My Karma: ran over your Dogma
StrawberryFrog
You do not HAVE to upgrade in linux. I do periodically, less often than I used. The only upgrades that should be considered important and a no-pass are security upgrades.
On my home system, I am happy with a working kernel behind my firewall with which my radeon card works well on. I haven't upgraded for a number of kernel cycles because "if it ain't broke, don't fix it". I upgrade this or that for security reasons but that's about it. In any case, you can avoid the lib dependencies if you build your own kernel from source. It is not really difficult. Sure, it may SEEM intimidating the first time but once you do it a couple times (if you do it correctly, you are in no danger of screwing up your system or eliminating your current working kernel - and you can always go back to the working kernel at lilo...). Build it with what you have and it will work.

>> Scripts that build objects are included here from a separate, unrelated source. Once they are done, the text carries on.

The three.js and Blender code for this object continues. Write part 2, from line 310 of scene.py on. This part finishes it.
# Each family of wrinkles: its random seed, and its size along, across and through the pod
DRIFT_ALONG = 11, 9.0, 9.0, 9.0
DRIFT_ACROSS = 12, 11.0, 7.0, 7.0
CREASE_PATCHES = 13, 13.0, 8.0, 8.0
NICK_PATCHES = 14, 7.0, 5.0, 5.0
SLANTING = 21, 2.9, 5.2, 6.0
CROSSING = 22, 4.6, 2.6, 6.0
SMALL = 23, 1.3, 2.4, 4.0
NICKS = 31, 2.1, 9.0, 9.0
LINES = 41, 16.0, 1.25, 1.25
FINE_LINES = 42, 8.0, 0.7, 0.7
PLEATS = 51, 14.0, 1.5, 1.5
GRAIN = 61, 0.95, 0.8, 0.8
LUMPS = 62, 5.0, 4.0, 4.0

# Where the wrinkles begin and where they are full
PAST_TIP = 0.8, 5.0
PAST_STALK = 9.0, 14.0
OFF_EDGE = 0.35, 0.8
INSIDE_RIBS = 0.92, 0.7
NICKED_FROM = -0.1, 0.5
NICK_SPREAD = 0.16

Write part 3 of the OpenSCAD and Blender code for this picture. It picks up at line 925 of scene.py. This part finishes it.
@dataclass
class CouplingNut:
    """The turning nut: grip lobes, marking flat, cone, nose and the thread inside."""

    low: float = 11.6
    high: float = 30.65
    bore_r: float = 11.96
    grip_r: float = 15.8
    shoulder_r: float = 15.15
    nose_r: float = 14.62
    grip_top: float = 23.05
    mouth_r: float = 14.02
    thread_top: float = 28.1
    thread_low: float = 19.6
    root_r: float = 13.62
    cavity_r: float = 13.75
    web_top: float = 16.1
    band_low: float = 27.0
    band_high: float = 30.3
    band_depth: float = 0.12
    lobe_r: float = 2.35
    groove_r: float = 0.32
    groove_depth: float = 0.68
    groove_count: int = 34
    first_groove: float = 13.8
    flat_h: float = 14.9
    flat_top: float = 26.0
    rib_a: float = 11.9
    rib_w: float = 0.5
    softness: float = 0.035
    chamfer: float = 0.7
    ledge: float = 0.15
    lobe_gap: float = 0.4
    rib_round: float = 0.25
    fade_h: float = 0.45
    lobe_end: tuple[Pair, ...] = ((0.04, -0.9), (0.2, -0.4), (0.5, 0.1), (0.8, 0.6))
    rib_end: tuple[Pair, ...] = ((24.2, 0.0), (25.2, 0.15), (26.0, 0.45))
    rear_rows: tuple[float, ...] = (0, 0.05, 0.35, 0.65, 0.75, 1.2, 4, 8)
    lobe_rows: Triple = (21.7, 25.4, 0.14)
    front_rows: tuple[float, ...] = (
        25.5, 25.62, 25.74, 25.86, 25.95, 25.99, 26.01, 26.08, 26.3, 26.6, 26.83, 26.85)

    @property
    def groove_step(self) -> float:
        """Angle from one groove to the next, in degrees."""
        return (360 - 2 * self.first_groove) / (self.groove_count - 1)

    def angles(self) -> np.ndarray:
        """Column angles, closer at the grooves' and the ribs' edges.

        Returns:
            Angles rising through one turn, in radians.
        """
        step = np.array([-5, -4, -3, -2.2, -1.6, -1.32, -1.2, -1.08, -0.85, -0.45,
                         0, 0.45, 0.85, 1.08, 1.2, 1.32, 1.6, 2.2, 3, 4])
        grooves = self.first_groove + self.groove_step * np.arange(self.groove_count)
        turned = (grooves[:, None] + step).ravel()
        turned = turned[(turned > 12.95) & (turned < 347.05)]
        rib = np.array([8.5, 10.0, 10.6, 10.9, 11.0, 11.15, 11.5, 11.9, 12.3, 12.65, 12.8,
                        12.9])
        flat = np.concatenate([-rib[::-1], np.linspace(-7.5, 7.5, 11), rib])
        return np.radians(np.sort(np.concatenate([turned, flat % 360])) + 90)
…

Windoze, on the other hand, will provide a constant stream of bug-fix, security fixes well after they should have. It is too late to patch for nimba after all the 'doze boxen have been nailed. The damage is done and the next bug is being exploited.
Also, with every single M$ package upgrade you do, you lose backwards compatiblity - for no good, valid reason whatsoever. There is NO reason to constantly dick with the word doc format except to FORCE users to upgrade (PAY$$$$). There is no point - you get the same functions that were working fine on the previous iterations plus a few dickwad things that NO ONE uses. But people get forced to upgrade because their colleagues did - or they bought a new broken system that has the latest version of microsnot crap on it and his/her apps are no longer compatible with yours which is merely the previous iteration. Now YOU feel compelled to upgrade ($$$$) so you can eliminate the problems of opening his/her documents broken with the latest gratuitous .doc alterations.
Linux is FAR easier to deal with in this regard and you do not HAVE to upgrade this or that just because it is the newest version. That is M$-think. You need linux-think. If it ain't broke, don't fix it.
In Bushworld, they struggle to keep church and state separate in Iraq as they increasingly merge the two in America.